On the hunt for best-in-class real estate
According to analysis by agency Knight Frank, the number of new care homes being built is largely offset by the number being closed. Nonetheless, in a fragmented industry in terms of ownership, there is no shortage of acquisition targets, MacKenzie says. But the Target Healthcare REIT team is discerning about what and who it invests in.
“We’re looking for excellent real estate in 10-minute drive times [for residents’ families], which have good supply and demand characteristics,” MacKenzie says. “Within that 10-minute drive time, will the physical home be best in class? We’re looking for the right real estate with the right public and private space, and bedrooms so that personal care can be done in your en suite wet room.
“And then there is a commercial side. Is the ethos of the underlying operator one that we would support in terms of the leadership, in terms of the way that the business is run? Is there good availability of labour in that local market?
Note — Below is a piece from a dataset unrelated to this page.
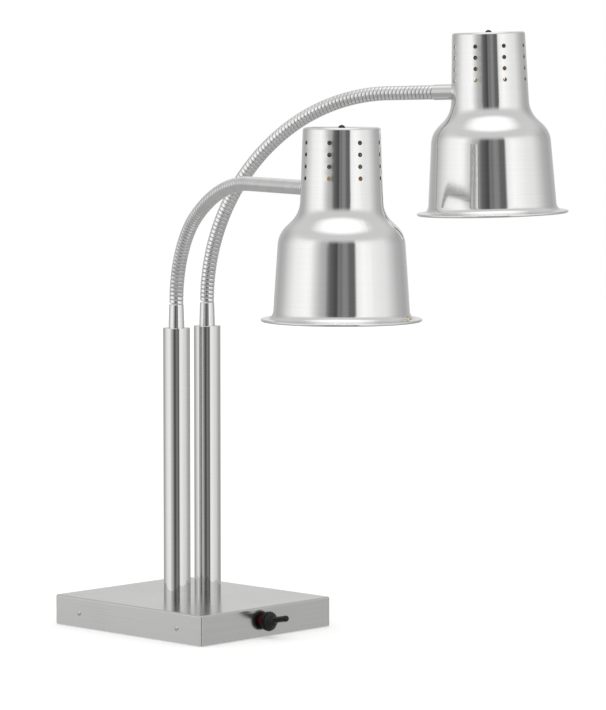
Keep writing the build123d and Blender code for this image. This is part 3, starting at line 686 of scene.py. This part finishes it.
# ---------------------------------------------------------------- switch
@dataclass(frozen=True)
class SwitchBoot:
    """One-piece rubber boot: ribbed skirt, stepped dome and the lever's sleeve.

    Heights are measured out from the panel; the sleeve leans up with the lever.
    """

    centre: Vector
    pivot: Vector
    tilt: float = radians(11.0)
    steps: int = 72
    lean_start: float = 12.0 * MM
    lean_end: float = 19.0 * MM
    tip: float = 39.05 * MM
    flute_from: float = 11.5 * MM
    flute_depth: float = 0.018
    flute_waves: float = 9.0
    outline: tuple = (
        (5.2, 4.6), (10.6, 4.6), (11.2, 5.0), (11.2, 6.1), (10.5, 6.4), (10.2, 6.9), (10.5, 7.2),
        (11.5, 7.4), (11.75, 7.8), (11.75, 8.7), (11.5, 9.0), (10.1, 9.3), (9.9, 9.9), (10.1, 10.2),
        (10.9, 10.4), (10.8, 11.1), (10.2, 11.6), (8.8, 12.1), (8.5, 12.6), (8.7, 13.0), (8.2, 13.7),
        (7.0, 14.3), (6.4, 14.6), (6.2, 15.2), (6.4, 15.6), (6.1, 16.4), (5.3, 16.9), (4.6, 17.1),
        (4.1, 18.0), (3.8, 19.5), (3.6, 24.0), (3.55, 33.0), (3.75, 34.0), (3.7, 36.2), (3.2, 37.8),
        (2.2, 38.7), (0.9, 39.0))

    def build(self, finish: bpy.types.Material) -> None:
        """Spin the boot and lean its sleeve about the lever's pivot.

        Args:
            finish: the rubber.
        """
        shape = bmesh.new()
        points = [shape.verts.new((r * MM, 0.0, h * MM)) for r, h in self.outline]
        points.append(shape.verts.new((0.0, 0.0, self.tip)))
        edges = [shape.edges.new(pair) for pair in zip(points, points[1:])]
        bmesh.ops.spin(shape, geom=[*points, *edges], cent=(0, 0, 0), axis=(0, 0, 1), dvec=(0, 0, 0),
                       angle=2 * pi, steps=self.steps, use_merge=True, use_duplicate=False)
        bmesh.ops.remove_doubles(shape, verts=shape.verts, dist=MERGE)
        self.flute(shape)
        turn = Matrix.Rotation(radians(90.0), 4, "X")
        bmesh.ops.transform(shape, matrix=turn, verts=shape.verts)
        bmesh.ops.translate(shape, vec=self.centre, verts=shape.verts)
        bmesh.ops.recalc_face_normals(shape, faces=shape.faces)
        lean = self.lean_end - self.lean_start
        for vert in shape.verts:
            out = self.centre.y - vert.co.y
            amount = smoothstep((out - self.lean_start) / lean) * self.tilt
            vert.co = self.pivot + Matrix.Rotation(-amount, 3, "X") @ (vert.co - self.pivot)
        boot = new_piece("switch_boot_skin", shape, finish, CREASE)
        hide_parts("switch_boot", "toggle_lever")
        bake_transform(boot)

    def flute(self, shape: bmesh.types.BMesh) -> None:
        """Press shallow grip flutes into the widest ring."""
        for vert in shape.verts:
            radius = (vert.co.x ** 2 + vert.co.y ** 2) ** 0.5
            if radius > self.flute_from:
                turn = vert.co.xy.angle_signed(Vector((1, 0)))
                press = 1.0 - self.flute_depth * (1.0 - abs(cos(turn * self.flute_waves)))
                vert.co.x *= press
                vert.co.y *= press


# ---------------------------------------------------------------- dressing the model's own parts
DRESS = {
    "brushed_stainless": SHEET_STEEL,
    "polished_stainless": TUBE_STEEL,
    "neck_chrome": FERRULE_PLATE,
    "spun_aluminium": SPUN_METAL,
    "zinc_steel": ZINC_PLATE,
    "ballast_steel": MILL_STEEL,
    "bright_screws": SCREW_PLATE,
    "blackened_steel": BLACKENED,
    "brass": BRASS_METAL,
    "bulb_cap": CAP_METAL,
    "black_rubber": RUBBER,
    "black_plastic": MOULDED_BLACK,
    "white_plastic": MOULDED_WHITE,
    "red_plastic": COLLAR_RED,
    "ceramic": CERAMIC,
    "lead_insulation": SLEEVING,
    "bulb_glass": BULB_GOLD,
}


def dress(frame: dict) -> dict[str, bpy.types.Material]:
    """Give every part of the model its finish, by its material slot.

    Args:
        frame: the loaded model.

    Returns:
        The materials by slot.
    """
    made = {slot: finish.material() for slot, finish in DRESS.items()}
    for row in frame["record"]["subparts"]:
        part = frame["nodes"][row["node"]]
        if not part.material_slots:
            part.data.materials.append(None)
        for slot in part.material_slots:
            slot.material = made[row["material_slot"]]
        LOG.info("%s dressed as %s", row["node"], row["material_slot"])
    return made


def main() -> None:
    """Build the studio and the looks."""
    logging.basicConfig(level=logging.INFO, format="%(message)s")
    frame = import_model()
    Studio().build()
    made = dress(frame)
    hose = HOSE_PLATE.material()
    Hose("left", 0.5 * MM, ((125.0 * MM, 57.0), (262.0 * MM, 33.0)), end=461.4 * MM,
         end_replaces=("left_head_sleeve",)).build(frame, hose)
    Hose("right", 0.5 * MM, ((252.5 * MM, 54.0), (231.0 * MM, 34.75))).build(frame, hose)
    toggle = next(j for j in frame["record"]["behaviour"]["joints"] if j["name"] == "toggle")
    low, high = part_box("switch_collar")
    centre = Vector(((low[0] + high[0]) / 2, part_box("base_cover")[0][1], (low[2] + high[2]) / 2))
    SwitchBoot(centre, Vector(toggle["pos_m"])).build(made["black_rubber"])


if __name__ == "__main__":
    main()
And then the further economic decisions that you have to take are what are weekly fees in that area and what kind of occupancy can you reasonably expect to get and how does that all tie into the price of the real estate?”
The REIT is now in the middle of a £50m equity raising to help finance new deals, having already raised £50m last November and increased its debt facilities by £40m to £170m.
“We see banks probably a little less willing to lend to some of the operators, partly over structural reasons for the banks themselves, partly probably recognising the risk,” MacKenzie says. “We’re fortunate that we have a great stable of investors, many of whom have been with us for six and a half years and are highly supportive and reinvested every time we’ve come back to the market.”